Nel cuore dello spaccio lombardo: il sistema criminale che controlla i boschi

Dalla cocaina peruviana al rito dello sciamano: viaggio nel meccanismo industriale della droga
gestito da manovalanza marocchina e con regole ferree tra logistica, affitti e corrieri.

Un’economia parallela tra Olanda, Perù e Lombardia

Un traffico internazionale di stupefacenti con ramificazioni complesse e logiche quasi aziendali: è questo ciò che emerge dalla più recente indagine della Guardia di Finanza di Varese, che ha portato a nove arresti e decine di indagati. Al centro, un sistema ben strutturato con vertici operativi nei Paesi Bassi per la gestione dell’hashish, contatti diretti in Perù per l’approvvigionamento della cocaina e un esercito di manovalanza nordafricana che agisce tra i boschi lombardi, utilizzati come veri e propri hub dello spaccio.

Il prezzo della droga e quello della “piazza”

Il business si fonda su una rigida struttura dei costi. Il trasporto della manodopera avviene via terra attraverso Ceuta e Melilla, con un compenso di 800 euro a viaggio. Una volta arrivati in Italia, gli spacciatori vengono collocati in boschi “in affitto”: il costo per il controllo di una singola area verde può arrivare a 30.000 euro. Questi terreni, scelti strategicamente per la loro conformazione, diventano luoghi ideali per nascondere droga e denaro sottoterra in contenitori di vetro.

I compensi sono fissi: 2.000 euro a settimana per i capi squadra, 1.000 per gli “operai”, con turni continuativi 7 giorni su 7. In alcuni casi, viene addirittura ingaggiato uno sciamano marocchino per eseguire riti di “purificazione del bosco”, con un costo di 4.000 euro.

La guerra delle SIM: numeri “sacri” e lotte per il controllo

Il traffico si muove anche su un altro livello: quello delle comunicazioni. Le SIM telefoniche usate per la logistica vengono regolarmente cambiate, ma quelle destinate allo spaccio al minuto sono considerate intoccabili, veri e propri asset da proteggere. Chi possiede quei numeri ha accesso diretto alla clientela: da qui le violente contese tra bande rivali per sottrarre queste “utenze d’oro”.
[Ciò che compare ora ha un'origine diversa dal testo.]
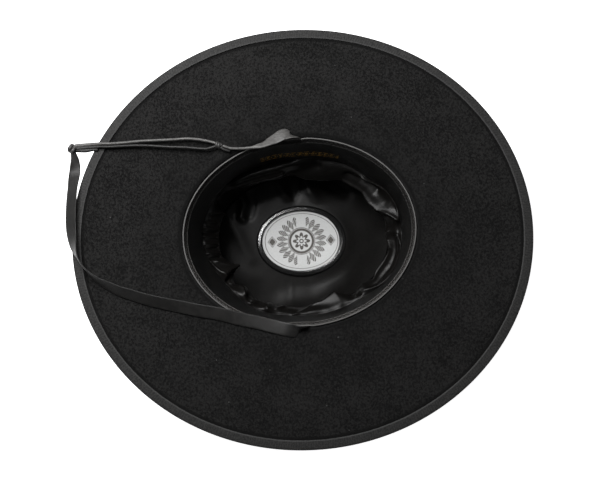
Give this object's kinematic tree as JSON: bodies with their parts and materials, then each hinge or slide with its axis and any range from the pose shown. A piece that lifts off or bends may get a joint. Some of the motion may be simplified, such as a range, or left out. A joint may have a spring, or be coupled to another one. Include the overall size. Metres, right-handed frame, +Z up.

Cash, marketing e corrieri insospettabili

I video diffusi dagli stessi pusher, che mostrano mazzette di banconote da 20 e 50 euro, hanno un duplice scopo: ostentazione e reclutamento. Fungono da pubblicità per attrarre nuovi spacciatori dal Marocco. I guadagni? Secondo stime minime, una sola piazza di spaccio può generare un milione di euro in otto mesi. I soldi vengono prelevati ogni due giorni da fidati corrieri, spesso tossicodipendenti italiani con la fedina penale pulita, ricompensati in droga.

Una catena a compartimenti stagni

Il sistema è studiato per impedire che le forze dell’ordine possano risalire la filiera: i livelli tra pusher e vertici non comunicano mai tra loro. Chi vende al dettaglio è sacrificabile, facilmente rimpiazzabile. Gli organizzatori sanno che le SIM usate per contattare gli spacciatori vengono intercettate tramite i clienti fermati, ma contano sull’impossibilità di collegarle ai livelli superiori.

Eppure, nonostante questa struttura apparentemente impermeabile, ogni tanto qualcosa si inceppa. Ed è proprio grazie a una falla nel sistema che gli investigatori sono riusciti a colpire uno dei gangli vitali di questa rete internazionale di droga che, partendo dal Sud America e passando per il Marocco, arriva a colonizzare le foreste lombarde.